Toutefois, sa version propose un glissement narratif à l’encontre du « machisme » de Don Siegel : le petit groupe féminin (sept femmes, de l’âge dit mûr à l’adolescence, impeccablement habillées, policées, cultivées), est fasciné par ce caporal nordiste, d’origine irlandaise, engagé volontaire, mal dégrossi. Le pensionnat, demeure virginienne tapie dans une nature luxuriante, semble échapper aux évènements violents qui se déroulent à proximité. Au loin, une canonnade gronde. Nous sommes en 1864. Depuis la bataille décisive de Gettysburg (Pennsylvanie – juillet 1863), les armées confédérées du Sud ont perdu l’initiative de l’affrontement Nord/Sud. La Guerre de Sécession ne s’achèvera qu’en mai 1865 mais son issue est déjà certaine : les armées unionistes ont gagné !

C’est dans ce contexte historique d’une société qui se meurt : les Etats du Sud avec leur économie particulière (grandes propriétés terriennes et système esclavagiste), raidis dans leurs valeurs, décalque de la civilisation européenne, en particulier anglaise, brillent des derniers feux avant leur effondrement. A l’encontre du film de Don Siegel, Sofia Coppola propose une autre lecture que nous pourrions qualifier, faute de mieux, de féministe. Le quatuor « amoureux » formé par la directrice Martha (Nicole Kidman), son adjointe Edwina (Kirsten Dunst), une pensionnaire Alicia (Elle Fanning), et le caporal nordiste (Colin Farrell), évoque les  interrogations, les hésitations, le trouble érotique et non le machisme conquérant d’un Clint Eastwood. Tout est dans la nuance, par glissement progressif. La réalisatrice Sofia Coppola qui, sous son apparence frêle, a toujours fait montre de détermination dans ses options stylistiques, va jusqu'à escamoter des scènes « à faire » pour garder la fluidité du récit et sa beauté formelle.

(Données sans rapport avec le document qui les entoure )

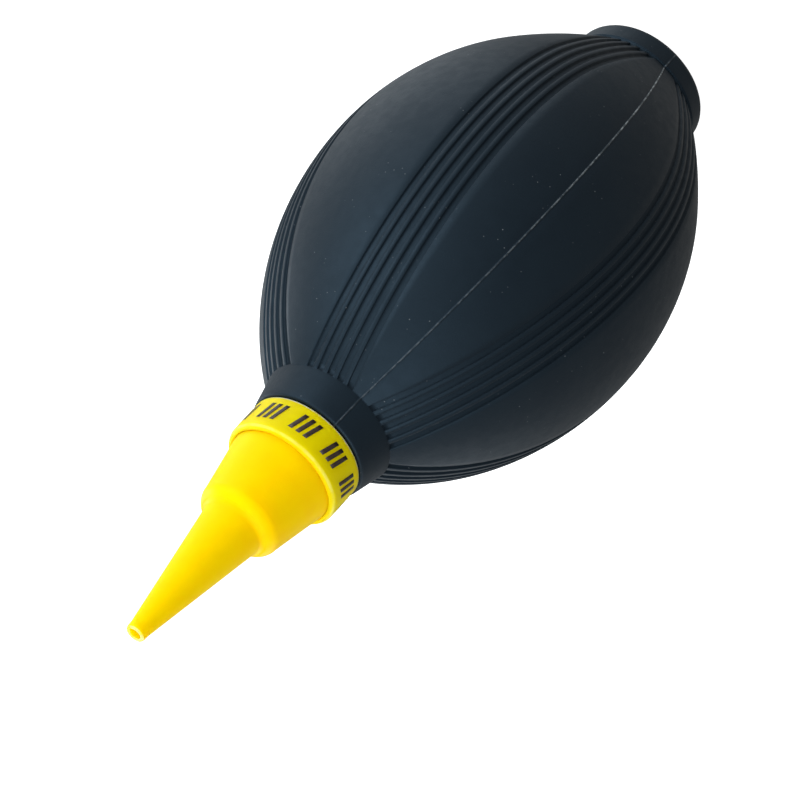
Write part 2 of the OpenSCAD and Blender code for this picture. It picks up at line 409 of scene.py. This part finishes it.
def make_nozzle():
    """Flange, barrel, rounded shoulder and cone outside, and a stepped bore inside."""
    shoulder = CONE[1] - BARREL_FRONT[1]
    outside = rounded([
        (NOZZLE_POCKET_R, NOZZLE_BOTTOM_Z, 0),
        (FLANGE_R, NOZZLE_BOTTOM_Z, 0.1),
        (FLANGE_R, NOZZLE_BOTTOM_Z + FLANGE_T, 0.1),
        (BARREL_REAR_R, NOZZLE_BOTTOM_Z + FLANGE_T, 0),
        (BARREL_REAR_R, COLLAR_TOP_Z - 0.3, 0.2),
        (*BARREL_FRONT, 0),
    ])
    outside += arc((BARREL_FRONT[0] - shoulder, BARREL_FRONT[1]), shoulder, 5, 62, 12)
    outside += rounded([
        (*outside[-1], 0),
        (CONE[0] + 0.06, CONE[1] + 0.06, 1.2),
        (TIP_R + 0.05, TIP_Z - 1.2, 4),
        (TIP_R, TIP_Z - 0.1, 0.3),
        (TIP_R - 0.2, TIP_Z, 0.12),
        (OUTLET_R + 0.05, TIP_Z, 0.1),
        (OUTLET_R, TIP_Z - 0.3, 0),
    ])
    inside = rounded([
        (OUTLET_R, TIP_Z - OUTLET_DEPTH, 0),
        (CONE[0] - NOZZLE_WALL, CONE[1] - NOZZLE_WALL, 0),
        (BARREL_FRONT[0] - NOZZLE_WALL, BARREL_FRONT[1] - NOZZLE_WALL, 0.5),
        (NOZZLE_POCKET_R, COLLAR_TOP_Z, 0),
    ])
    return turned("nozzle_cone", divided(outside + inside, 1.5))


def make_collar():
    """Ring with a lip at the top, which holds the nozzle's flange down."""
    outline = rounded([
        (COLLAR_BORE_R, COLLAR_BOTTOM_Z, 0.1),
        (COLLAR_R, COLLAR_BOTTOM_Z, 0.3),
        (COLLAR_R, COLLAR_TOP_Z, 0.8),
        (COLLAR_LIP_R, COLLAR_TOP_Z, 0.15),
        (COLLAR_LIP_R, COLLAR_TOP_Z - COLLAR_LIP_T, 0),
        (COLLAR_BORE_R, COLLAR_TOP_Z - COLLAR_LIP_T, 0),
    ], steps=8)
    return turned("collar_ring", outline)


MARKS = 10
BARS_PER_MARK = 3
BAR_W = 0.75
BAR_GAP = 0.6
BAR_SLANT = 0.9
BAR_Z = (100.9, 104.3)
INK_T = 0.03


def make_marks():
    """Generic slanted bars printed round the collar, in groups."""
    vertices, faces = [], []
    across, up = 3, 4
    for mark in range(MARKS):
        for bar in range(BARS_PER_MARK):
            start = len(vertices)
            side = (bar - (BARS_PER_MARK - 1) / 2) * (BAR_W + BAR_GAP)
            for layer in (COLLAR_R - INK_T, COLLAR_R + INK_T):
                for i in range(up + 1):
                    z = BAR_Z[0] + (BAR_Z[1] - BAR_Z[0]) * i / up
                    lean = BAR_SLANT * (i / up - 0.5)
                    for j in range(across + 1):
                        arc_mm = side + lean + BAR_W * (j / across - 0.5)
                        angle = 2 * math.pi * mark / MARKS + arc_mm / COLLAR_R
                        vertices.append((layer * math.cos(angle), layer * math.sin(angle), z))
            faces += slab_faces(start, up + 1, across + 1)
    return new_piece("collar_marks", vertices, faces)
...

En effet le film, tourné en format 1.66 :1 (format « tableau », le préféré de Stanley Kubrick : Barry LYNDON – 1975) est en argentique (pellicule) et non en numérique. L’image magnifique est due au chef opérateur français Philippe Le Sourd. Dans les scènes d’intérieur, les robes à crinolines semblent glisser sur des fonds sombres faiblement éclairés à la bougie. En extérieur les plans cadrés avec soin, sont comme nés des forêts imaginaires du peintre Gustave DORE. Nous y percevons un travail magnifique de recherches iconographiques afin d’enrichir le propos du film.

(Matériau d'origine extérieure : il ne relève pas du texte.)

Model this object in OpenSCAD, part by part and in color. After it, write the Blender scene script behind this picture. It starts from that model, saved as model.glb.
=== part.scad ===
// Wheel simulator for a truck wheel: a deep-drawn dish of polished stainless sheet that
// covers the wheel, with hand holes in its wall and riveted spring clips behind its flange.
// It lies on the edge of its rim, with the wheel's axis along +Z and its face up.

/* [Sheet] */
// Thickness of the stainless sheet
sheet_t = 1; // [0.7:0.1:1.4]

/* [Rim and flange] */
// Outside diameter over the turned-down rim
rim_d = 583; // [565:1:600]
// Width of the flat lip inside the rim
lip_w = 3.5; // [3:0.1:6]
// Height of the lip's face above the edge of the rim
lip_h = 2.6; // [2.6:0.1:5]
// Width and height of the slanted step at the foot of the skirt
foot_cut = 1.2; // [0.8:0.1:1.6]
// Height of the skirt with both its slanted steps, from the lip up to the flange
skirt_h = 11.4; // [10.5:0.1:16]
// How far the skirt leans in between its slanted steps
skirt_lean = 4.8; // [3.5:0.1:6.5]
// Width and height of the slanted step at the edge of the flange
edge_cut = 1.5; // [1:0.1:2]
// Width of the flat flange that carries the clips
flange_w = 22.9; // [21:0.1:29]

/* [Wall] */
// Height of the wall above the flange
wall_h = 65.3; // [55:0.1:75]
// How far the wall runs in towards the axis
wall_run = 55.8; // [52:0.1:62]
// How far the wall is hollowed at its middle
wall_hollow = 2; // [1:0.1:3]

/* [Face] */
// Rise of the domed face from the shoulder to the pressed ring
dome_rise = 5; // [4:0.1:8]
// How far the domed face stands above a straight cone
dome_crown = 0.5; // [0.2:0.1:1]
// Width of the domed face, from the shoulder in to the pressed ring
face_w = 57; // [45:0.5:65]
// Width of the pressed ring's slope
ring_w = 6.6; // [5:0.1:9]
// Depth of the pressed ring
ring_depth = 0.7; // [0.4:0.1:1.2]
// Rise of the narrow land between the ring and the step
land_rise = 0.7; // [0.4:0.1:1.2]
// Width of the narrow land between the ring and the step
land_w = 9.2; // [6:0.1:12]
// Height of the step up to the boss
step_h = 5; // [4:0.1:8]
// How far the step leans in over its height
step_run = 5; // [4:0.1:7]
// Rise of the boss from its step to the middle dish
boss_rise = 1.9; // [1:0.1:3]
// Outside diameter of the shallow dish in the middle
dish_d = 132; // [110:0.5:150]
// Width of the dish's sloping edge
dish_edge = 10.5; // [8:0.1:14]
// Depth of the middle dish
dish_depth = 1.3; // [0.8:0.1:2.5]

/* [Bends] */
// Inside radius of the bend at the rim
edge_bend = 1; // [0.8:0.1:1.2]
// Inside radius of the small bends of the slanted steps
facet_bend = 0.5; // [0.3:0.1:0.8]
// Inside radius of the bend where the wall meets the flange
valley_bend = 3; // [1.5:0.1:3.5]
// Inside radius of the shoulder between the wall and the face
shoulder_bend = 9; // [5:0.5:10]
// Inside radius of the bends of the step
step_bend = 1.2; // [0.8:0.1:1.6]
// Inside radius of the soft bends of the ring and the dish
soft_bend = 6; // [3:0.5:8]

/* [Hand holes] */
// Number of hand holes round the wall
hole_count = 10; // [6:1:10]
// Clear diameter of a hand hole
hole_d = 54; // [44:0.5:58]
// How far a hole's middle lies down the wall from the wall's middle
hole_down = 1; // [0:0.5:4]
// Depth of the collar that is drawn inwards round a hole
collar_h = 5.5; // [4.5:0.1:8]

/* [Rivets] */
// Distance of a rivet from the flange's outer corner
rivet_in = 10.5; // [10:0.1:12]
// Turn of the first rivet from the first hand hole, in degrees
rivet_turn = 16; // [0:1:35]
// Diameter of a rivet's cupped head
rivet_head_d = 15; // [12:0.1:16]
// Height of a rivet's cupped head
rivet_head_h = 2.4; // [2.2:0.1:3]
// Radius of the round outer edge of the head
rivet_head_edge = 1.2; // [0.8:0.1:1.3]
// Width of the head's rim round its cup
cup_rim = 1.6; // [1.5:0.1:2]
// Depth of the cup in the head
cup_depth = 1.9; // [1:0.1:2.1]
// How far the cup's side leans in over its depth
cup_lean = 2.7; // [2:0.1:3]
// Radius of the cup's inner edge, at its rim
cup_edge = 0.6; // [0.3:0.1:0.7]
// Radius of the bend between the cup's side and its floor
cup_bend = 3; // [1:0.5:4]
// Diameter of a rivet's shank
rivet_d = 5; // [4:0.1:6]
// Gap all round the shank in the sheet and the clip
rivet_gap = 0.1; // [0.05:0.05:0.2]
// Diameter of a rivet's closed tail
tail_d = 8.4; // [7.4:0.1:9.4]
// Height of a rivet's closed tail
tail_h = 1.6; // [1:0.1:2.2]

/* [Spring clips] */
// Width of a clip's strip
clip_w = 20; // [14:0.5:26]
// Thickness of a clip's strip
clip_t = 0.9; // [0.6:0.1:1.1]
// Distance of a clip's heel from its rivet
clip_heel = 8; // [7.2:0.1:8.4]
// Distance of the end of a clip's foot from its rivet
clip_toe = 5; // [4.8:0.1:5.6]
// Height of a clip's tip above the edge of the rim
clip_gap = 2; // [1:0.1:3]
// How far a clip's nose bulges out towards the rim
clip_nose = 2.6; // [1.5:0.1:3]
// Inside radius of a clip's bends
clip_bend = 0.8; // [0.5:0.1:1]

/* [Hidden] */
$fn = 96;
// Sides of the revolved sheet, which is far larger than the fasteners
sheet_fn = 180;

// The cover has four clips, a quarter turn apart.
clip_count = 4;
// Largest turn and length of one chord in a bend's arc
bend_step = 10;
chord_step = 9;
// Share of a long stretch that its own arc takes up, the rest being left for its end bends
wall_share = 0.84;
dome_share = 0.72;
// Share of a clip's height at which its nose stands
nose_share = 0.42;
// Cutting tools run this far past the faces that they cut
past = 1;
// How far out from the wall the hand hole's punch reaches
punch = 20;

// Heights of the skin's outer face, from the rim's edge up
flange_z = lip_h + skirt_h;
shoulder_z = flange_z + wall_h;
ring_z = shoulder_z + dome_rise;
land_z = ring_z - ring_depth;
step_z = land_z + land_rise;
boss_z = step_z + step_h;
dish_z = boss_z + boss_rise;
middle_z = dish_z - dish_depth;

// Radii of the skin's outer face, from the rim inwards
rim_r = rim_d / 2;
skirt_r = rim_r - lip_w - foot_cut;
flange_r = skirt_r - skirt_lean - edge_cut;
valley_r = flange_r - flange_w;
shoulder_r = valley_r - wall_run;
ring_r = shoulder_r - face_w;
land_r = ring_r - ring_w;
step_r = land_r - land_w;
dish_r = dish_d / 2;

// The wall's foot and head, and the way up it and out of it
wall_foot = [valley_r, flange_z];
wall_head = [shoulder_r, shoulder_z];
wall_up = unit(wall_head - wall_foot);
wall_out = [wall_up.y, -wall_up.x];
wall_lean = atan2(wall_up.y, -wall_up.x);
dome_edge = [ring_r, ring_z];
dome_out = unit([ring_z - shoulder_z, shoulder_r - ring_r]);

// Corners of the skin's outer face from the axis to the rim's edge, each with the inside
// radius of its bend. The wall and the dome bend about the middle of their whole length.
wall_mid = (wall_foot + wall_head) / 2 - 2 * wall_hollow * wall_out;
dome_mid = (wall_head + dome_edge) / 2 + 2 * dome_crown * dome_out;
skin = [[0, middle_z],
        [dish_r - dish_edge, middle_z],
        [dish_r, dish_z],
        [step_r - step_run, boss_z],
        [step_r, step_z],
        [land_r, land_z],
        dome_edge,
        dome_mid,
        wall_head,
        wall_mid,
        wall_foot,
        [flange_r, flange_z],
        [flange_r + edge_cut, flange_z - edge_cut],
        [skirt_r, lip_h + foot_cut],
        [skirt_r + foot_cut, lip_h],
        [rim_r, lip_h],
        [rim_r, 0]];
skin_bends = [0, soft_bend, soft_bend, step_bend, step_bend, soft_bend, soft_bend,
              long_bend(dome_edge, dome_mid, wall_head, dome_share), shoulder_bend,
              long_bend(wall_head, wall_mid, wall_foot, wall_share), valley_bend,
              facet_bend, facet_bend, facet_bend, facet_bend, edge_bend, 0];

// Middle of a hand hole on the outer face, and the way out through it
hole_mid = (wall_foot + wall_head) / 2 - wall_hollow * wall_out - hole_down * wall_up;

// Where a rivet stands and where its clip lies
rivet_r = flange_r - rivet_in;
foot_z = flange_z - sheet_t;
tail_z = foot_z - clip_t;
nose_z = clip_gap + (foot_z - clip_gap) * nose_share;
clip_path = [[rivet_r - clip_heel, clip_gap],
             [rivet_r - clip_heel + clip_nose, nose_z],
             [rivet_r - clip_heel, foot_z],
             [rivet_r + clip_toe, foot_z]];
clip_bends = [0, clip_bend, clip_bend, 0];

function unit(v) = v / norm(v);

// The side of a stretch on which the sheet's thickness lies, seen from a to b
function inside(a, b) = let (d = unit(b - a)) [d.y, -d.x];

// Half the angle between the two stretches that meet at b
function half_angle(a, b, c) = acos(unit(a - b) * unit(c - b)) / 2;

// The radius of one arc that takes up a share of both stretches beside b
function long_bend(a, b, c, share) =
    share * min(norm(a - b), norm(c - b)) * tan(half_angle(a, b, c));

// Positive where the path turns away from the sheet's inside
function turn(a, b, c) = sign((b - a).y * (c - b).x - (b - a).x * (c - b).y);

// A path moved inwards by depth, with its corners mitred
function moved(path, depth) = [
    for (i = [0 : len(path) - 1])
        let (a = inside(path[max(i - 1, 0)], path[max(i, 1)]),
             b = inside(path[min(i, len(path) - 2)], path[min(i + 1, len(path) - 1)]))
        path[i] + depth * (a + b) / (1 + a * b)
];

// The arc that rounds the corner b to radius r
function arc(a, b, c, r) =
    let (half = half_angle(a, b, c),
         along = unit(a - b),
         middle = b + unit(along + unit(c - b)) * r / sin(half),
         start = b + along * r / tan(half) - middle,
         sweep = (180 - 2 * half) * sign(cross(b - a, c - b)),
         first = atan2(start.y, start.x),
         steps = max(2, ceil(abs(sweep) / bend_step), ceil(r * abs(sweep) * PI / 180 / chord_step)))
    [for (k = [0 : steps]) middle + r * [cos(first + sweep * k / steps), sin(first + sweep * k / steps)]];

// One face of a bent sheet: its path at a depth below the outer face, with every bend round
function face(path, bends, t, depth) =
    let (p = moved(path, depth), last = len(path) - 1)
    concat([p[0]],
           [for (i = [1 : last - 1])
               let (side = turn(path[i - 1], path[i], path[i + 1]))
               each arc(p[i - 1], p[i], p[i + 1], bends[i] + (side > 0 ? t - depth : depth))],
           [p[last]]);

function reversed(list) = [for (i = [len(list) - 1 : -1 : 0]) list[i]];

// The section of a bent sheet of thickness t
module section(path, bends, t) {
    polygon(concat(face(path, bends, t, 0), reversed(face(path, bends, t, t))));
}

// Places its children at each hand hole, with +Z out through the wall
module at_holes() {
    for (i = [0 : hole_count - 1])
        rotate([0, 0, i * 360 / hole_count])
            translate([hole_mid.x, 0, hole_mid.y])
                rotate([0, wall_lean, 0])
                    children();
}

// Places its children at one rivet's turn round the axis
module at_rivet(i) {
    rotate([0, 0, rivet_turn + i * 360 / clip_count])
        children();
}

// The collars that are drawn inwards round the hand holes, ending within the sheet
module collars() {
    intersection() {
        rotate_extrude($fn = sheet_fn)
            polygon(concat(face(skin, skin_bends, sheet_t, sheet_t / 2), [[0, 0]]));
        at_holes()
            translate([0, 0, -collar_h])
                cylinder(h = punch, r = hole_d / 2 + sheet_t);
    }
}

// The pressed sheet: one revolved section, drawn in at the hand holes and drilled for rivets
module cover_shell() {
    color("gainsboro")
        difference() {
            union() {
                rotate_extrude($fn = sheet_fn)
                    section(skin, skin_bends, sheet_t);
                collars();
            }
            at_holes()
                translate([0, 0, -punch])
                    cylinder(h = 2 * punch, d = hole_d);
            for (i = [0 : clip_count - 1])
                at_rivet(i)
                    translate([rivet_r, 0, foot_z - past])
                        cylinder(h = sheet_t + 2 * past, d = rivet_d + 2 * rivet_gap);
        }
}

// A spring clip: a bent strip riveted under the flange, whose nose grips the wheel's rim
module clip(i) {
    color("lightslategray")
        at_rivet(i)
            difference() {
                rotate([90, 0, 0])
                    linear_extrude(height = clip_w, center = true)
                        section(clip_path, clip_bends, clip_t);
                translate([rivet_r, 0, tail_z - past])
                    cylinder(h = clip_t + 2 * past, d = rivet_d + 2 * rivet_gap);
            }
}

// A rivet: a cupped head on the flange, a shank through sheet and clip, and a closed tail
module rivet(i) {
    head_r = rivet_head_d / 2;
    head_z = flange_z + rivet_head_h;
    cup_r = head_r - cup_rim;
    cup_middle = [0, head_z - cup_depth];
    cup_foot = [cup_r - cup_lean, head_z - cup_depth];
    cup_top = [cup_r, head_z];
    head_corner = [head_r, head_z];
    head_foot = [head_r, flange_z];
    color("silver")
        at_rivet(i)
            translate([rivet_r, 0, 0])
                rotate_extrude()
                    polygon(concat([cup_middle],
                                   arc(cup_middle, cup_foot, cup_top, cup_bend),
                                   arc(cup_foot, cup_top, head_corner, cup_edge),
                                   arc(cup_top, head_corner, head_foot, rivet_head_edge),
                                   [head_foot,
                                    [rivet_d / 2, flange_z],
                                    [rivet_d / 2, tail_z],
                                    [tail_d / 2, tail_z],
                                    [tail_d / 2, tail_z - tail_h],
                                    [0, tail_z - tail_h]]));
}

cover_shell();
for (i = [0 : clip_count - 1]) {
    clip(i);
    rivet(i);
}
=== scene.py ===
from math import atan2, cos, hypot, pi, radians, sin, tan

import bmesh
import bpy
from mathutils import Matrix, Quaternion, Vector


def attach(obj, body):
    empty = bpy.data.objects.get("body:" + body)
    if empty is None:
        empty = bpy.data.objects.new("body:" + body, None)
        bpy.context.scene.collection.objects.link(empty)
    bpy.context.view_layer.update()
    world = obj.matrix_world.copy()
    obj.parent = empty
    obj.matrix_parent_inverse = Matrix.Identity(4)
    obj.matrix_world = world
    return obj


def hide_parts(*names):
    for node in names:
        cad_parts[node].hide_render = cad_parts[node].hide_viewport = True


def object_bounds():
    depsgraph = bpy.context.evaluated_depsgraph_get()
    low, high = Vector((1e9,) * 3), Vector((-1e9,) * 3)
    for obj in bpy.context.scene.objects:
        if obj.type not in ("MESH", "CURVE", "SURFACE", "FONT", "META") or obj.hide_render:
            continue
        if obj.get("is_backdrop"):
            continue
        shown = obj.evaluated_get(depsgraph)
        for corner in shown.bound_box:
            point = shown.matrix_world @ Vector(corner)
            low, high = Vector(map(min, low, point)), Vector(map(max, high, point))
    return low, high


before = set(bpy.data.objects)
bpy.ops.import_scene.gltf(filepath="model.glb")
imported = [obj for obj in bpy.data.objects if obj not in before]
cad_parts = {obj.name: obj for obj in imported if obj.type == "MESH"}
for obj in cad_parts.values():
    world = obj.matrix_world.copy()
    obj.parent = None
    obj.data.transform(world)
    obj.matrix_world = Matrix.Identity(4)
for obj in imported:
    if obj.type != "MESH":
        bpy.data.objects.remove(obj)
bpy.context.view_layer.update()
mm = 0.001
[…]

Avec son dernier long métrage, Sofia COPPOLA - souvent critiquée lors de ses précédents films (Somewhere, 2010, The Bling Ring, 2013) pour la « légèreté » de ses scénarios - démontre ici que le cinéma est l’art de raconter une histoire avec des images. Le son (paroles, musiques, bruits ambiants) ne vient qu’en second.

De nos jours, nous regardons les films plus avec nos oreilles (bandes-son tonitruantes des blockbusters !) qu’avec nos yeux ! Sofia Coppola, en digne héritière de son père Francis Ford Coppola, renoue avec la tradition : la belle image avec un son approprié ! Le Prix de la mise en scène a couronné le film lors du Festival de Cannes 2017.